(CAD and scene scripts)

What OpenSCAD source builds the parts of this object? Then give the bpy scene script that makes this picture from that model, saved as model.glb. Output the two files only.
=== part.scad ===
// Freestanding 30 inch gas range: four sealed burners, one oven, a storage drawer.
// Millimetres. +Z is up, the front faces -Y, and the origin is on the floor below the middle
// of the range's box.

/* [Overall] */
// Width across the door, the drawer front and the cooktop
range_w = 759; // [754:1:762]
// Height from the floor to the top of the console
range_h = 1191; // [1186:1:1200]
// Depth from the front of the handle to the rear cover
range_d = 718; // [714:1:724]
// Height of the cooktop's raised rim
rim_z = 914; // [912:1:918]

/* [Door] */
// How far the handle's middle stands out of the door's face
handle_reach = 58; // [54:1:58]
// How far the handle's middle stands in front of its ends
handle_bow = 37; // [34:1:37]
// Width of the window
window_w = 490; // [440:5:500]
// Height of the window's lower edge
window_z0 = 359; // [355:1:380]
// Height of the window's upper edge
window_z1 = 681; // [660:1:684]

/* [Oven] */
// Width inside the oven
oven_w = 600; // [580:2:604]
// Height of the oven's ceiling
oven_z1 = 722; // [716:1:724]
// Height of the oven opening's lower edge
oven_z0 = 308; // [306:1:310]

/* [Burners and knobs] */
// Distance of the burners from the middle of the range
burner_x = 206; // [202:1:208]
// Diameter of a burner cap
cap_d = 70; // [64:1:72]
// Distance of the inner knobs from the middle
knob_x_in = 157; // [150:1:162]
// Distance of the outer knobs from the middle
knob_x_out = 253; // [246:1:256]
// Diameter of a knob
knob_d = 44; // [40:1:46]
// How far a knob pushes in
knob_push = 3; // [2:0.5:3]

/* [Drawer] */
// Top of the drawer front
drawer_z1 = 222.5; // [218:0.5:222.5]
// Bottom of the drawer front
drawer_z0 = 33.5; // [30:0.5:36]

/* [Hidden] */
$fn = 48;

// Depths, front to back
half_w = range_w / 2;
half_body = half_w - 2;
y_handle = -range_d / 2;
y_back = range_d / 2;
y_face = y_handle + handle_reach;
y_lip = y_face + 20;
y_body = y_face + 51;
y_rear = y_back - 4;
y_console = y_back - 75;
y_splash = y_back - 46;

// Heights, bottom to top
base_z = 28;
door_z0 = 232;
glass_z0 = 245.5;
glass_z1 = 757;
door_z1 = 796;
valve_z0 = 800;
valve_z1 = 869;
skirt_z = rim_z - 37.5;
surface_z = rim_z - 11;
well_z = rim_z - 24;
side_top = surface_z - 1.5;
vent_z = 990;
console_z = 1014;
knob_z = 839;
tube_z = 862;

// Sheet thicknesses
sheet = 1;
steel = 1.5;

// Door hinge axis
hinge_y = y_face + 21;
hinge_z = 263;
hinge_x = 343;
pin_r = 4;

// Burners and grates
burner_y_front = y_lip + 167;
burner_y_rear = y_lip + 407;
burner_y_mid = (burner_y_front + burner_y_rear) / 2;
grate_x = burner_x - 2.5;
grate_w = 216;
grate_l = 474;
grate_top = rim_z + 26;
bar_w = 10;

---

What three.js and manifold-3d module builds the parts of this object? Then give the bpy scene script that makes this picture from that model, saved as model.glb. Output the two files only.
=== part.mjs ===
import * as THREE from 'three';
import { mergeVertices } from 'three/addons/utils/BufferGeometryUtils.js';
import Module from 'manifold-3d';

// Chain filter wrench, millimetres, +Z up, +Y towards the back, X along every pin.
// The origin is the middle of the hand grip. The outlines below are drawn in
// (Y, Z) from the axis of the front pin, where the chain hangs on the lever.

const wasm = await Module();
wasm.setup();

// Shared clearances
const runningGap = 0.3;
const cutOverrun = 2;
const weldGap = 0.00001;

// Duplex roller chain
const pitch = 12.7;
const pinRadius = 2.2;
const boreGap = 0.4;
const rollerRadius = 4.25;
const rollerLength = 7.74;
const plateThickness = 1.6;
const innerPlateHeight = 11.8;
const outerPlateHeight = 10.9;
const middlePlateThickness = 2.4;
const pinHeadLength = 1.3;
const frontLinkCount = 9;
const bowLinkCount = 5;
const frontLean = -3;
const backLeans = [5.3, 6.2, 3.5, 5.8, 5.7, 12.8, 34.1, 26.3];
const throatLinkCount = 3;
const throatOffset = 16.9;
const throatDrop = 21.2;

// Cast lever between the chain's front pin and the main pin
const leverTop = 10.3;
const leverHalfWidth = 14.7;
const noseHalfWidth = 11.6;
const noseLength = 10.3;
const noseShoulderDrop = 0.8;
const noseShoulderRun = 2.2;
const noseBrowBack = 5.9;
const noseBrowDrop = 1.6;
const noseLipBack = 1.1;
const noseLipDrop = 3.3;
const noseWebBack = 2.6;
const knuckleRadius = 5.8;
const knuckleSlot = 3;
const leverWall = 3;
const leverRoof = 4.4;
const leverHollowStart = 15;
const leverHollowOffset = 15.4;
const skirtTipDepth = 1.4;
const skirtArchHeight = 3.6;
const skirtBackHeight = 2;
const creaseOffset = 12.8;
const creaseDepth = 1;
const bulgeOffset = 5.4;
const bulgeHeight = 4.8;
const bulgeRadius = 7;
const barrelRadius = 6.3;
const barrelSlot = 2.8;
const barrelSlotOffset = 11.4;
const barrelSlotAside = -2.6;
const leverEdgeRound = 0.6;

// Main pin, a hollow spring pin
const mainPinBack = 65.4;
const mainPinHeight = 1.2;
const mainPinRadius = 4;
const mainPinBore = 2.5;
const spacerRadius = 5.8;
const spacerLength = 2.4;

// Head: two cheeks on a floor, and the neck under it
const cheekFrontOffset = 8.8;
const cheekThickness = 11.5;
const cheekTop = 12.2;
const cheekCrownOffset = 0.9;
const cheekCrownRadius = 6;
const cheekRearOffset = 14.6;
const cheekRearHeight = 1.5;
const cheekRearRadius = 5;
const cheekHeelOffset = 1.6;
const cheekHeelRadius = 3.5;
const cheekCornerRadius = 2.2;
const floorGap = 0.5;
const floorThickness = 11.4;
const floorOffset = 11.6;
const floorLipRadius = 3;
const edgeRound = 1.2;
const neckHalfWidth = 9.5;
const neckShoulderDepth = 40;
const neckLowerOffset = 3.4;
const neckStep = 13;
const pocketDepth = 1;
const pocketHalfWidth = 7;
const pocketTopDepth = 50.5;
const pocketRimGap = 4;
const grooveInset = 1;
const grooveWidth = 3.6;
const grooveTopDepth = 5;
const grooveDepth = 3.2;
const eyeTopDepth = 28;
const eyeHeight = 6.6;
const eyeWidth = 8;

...

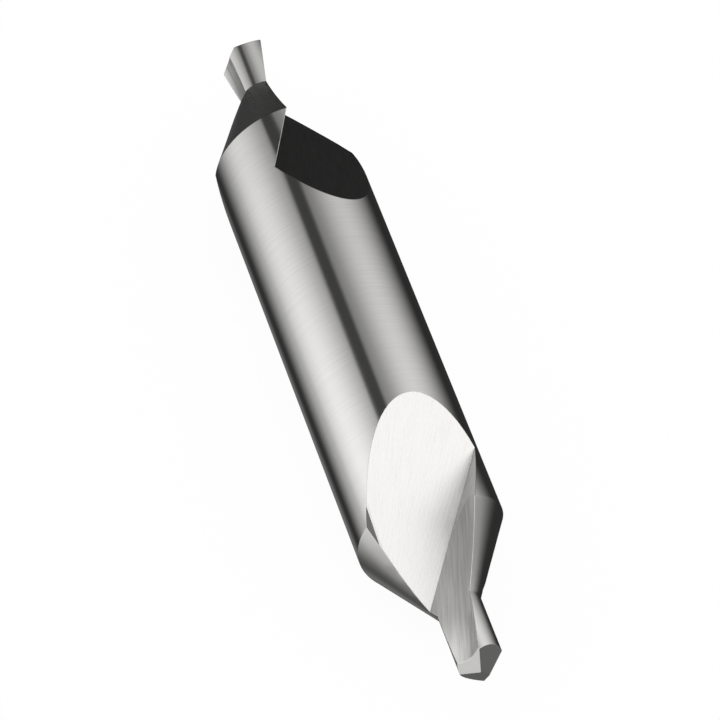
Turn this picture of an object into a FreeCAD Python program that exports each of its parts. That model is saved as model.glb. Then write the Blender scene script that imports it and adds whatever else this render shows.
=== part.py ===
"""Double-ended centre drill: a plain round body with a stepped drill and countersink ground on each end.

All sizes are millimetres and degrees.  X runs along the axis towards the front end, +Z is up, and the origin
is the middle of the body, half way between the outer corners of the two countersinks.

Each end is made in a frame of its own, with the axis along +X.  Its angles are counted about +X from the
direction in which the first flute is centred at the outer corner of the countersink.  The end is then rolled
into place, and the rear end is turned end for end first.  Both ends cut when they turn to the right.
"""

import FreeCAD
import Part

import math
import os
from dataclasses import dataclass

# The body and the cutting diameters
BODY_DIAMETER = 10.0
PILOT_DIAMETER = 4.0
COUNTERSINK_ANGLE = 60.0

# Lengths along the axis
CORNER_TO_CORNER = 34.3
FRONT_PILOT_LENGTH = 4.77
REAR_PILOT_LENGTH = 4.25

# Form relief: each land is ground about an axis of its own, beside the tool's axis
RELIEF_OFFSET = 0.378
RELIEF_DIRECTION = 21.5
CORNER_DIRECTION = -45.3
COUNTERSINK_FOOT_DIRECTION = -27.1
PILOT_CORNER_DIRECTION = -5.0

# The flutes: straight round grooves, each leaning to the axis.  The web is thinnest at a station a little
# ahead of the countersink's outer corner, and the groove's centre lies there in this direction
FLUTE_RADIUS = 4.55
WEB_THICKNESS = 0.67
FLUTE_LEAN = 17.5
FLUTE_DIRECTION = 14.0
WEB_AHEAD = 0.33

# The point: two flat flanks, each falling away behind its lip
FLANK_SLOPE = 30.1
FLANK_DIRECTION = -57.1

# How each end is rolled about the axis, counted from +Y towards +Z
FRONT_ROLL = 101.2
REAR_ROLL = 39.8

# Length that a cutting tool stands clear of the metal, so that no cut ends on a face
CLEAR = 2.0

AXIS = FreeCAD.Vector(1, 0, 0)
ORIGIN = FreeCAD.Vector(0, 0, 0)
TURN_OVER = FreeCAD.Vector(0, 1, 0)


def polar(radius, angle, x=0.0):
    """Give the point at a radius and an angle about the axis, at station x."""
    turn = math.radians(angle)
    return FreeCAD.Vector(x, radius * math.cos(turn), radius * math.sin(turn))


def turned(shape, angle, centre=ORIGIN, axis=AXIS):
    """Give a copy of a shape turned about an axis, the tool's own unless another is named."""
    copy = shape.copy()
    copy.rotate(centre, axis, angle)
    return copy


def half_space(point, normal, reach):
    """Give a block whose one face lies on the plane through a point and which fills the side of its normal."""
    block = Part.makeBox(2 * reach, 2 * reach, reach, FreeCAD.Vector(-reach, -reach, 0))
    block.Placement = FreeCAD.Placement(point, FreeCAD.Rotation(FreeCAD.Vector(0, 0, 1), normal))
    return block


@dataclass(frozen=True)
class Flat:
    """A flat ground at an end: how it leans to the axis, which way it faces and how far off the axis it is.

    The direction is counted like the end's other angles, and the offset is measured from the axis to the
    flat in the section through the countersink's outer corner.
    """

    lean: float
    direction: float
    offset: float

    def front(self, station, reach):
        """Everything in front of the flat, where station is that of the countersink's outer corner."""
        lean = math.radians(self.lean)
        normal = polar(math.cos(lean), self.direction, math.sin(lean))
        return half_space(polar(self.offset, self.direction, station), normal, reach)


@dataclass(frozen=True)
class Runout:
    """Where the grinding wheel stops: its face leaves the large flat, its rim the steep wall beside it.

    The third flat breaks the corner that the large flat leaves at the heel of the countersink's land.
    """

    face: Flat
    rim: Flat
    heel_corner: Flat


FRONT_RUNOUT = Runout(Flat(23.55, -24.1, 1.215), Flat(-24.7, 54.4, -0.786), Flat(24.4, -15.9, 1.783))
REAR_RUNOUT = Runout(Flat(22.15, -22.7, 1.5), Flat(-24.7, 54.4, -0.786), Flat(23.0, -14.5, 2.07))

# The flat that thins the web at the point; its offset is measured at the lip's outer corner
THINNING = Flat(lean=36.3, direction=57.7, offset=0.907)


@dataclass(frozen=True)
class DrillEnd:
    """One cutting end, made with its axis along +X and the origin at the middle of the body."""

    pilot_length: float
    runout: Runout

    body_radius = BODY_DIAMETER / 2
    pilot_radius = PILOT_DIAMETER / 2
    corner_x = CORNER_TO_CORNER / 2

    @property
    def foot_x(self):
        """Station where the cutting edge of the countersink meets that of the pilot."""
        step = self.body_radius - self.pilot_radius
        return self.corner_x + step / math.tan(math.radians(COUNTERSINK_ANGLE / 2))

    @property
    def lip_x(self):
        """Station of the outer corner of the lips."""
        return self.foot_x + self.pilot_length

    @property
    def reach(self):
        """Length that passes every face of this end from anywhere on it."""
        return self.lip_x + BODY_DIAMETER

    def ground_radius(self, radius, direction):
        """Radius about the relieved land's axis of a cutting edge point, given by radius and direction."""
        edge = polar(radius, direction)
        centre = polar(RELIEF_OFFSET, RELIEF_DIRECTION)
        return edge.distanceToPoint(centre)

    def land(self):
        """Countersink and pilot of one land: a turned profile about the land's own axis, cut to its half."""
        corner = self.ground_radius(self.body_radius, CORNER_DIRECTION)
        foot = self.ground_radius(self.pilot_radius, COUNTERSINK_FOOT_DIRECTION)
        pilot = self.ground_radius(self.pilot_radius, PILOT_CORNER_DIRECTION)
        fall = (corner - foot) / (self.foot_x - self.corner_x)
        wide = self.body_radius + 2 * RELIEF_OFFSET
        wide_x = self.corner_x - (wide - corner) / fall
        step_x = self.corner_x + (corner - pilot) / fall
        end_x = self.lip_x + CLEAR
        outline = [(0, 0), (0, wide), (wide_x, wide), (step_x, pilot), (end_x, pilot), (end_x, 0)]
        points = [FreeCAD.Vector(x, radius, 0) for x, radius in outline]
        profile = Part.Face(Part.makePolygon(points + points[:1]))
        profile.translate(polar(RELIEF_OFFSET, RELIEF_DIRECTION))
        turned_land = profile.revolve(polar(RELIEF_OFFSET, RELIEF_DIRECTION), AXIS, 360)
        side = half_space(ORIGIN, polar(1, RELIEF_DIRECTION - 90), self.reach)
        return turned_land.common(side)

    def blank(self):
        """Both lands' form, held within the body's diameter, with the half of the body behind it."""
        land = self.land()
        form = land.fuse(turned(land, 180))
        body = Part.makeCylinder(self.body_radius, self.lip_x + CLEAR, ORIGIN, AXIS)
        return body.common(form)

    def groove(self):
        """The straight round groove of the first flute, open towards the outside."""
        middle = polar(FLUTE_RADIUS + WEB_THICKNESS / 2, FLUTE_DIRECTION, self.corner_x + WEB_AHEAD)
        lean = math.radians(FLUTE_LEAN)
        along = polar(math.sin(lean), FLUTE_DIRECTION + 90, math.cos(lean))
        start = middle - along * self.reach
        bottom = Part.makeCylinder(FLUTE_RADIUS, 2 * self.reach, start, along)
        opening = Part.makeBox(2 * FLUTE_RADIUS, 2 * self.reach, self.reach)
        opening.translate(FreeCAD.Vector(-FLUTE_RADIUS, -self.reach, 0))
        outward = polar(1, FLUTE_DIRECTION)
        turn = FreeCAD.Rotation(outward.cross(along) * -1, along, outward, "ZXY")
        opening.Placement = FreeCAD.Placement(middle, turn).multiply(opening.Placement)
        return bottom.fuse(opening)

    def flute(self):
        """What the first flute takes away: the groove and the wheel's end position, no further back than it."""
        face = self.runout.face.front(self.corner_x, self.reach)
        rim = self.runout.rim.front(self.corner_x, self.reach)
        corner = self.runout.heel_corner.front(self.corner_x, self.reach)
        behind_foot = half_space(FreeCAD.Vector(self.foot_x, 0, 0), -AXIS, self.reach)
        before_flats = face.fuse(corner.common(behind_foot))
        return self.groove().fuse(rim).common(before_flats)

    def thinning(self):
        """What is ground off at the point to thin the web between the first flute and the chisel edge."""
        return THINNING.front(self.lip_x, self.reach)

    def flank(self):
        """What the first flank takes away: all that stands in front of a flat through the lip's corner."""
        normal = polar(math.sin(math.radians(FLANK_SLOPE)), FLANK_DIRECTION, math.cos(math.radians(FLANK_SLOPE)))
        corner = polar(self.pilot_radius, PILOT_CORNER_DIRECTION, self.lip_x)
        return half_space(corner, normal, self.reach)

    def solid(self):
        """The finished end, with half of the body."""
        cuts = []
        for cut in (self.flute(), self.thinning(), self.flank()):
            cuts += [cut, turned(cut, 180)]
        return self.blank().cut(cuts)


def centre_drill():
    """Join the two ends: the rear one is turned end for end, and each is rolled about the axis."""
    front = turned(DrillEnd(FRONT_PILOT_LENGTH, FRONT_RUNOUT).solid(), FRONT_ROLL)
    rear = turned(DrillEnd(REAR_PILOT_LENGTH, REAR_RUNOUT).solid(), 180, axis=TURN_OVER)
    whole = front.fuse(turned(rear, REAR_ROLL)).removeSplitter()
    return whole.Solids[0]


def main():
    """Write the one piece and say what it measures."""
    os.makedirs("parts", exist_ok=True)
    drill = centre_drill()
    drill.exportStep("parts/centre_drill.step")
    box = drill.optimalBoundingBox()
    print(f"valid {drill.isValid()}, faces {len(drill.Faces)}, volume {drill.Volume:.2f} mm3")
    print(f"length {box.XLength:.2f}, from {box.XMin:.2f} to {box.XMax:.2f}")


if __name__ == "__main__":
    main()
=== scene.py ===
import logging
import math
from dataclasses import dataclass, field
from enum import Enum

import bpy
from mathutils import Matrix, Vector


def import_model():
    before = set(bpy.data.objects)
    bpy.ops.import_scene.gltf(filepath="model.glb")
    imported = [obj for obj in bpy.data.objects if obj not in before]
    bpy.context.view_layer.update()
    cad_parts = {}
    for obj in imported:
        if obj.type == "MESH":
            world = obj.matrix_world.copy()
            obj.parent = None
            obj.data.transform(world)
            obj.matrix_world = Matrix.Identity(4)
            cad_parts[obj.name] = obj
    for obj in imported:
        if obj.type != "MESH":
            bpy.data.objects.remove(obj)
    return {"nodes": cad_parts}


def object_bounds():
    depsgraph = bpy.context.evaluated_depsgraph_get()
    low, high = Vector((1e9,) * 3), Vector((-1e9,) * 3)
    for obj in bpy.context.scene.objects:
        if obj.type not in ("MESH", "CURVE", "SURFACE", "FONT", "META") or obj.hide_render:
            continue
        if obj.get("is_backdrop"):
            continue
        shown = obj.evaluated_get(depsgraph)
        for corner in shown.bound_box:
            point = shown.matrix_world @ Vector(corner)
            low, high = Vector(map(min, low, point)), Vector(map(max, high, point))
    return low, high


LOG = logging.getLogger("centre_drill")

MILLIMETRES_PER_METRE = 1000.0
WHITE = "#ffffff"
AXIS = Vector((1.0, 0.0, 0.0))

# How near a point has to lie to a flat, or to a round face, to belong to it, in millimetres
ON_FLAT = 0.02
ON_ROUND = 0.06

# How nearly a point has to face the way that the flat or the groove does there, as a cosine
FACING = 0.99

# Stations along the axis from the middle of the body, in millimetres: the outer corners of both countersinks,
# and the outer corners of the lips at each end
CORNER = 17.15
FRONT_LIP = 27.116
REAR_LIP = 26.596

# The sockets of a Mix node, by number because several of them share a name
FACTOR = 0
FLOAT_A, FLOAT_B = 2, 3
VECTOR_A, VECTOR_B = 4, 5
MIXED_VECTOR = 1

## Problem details
Sift the material for lines with the string "builds". Copy each one found.

## The output
What OpenSCAD source builds the parts of this object? Then give the bpy scene script that makes this picture from that model, saved as model.glb. Output the two files only.
What three.js and manifold-3d module builds the parts of this object? Then give the bpy scene script that makes this picture from that model, saved as model.glb. Output the two files only.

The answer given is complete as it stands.